EXERCISE >>
Copy exactly the lines from the start of the data below through the one that carries "on the back.", and only those.

------------

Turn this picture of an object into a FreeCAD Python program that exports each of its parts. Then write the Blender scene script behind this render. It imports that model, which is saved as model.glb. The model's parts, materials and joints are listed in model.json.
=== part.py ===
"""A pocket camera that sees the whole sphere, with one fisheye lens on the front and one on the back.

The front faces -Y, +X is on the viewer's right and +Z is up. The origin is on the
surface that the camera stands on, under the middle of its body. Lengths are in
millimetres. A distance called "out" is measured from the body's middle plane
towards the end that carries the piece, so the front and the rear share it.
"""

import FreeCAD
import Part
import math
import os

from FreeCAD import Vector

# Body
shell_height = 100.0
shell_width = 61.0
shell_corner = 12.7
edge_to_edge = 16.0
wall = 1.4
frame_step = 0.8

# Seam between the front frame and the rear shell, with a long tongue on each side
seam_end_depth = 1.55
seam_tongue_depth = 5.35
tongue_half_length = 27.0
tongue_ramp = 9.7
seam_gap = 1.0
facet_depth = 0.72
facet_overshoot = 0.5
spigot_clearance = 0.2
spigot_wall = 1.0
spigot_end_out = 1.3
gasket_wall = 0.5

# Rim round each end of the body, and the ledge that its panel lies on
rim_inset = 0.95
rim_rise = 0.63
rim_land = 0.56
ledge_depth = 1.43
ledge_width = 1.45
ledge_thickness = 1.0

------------

ANSWER TO THE TASK >>
Turn this picture of an object into a FreeCAD Python program that exports each of its parts. Then write the Blender scene script behind this render. It imports that model, which is saved as model.glb. The model's parts, materials and joints are listed in model.json.
=== part.py ===
"""A pocket camera that sees the whole sphere, with one fisheye lens on the front and one on the back.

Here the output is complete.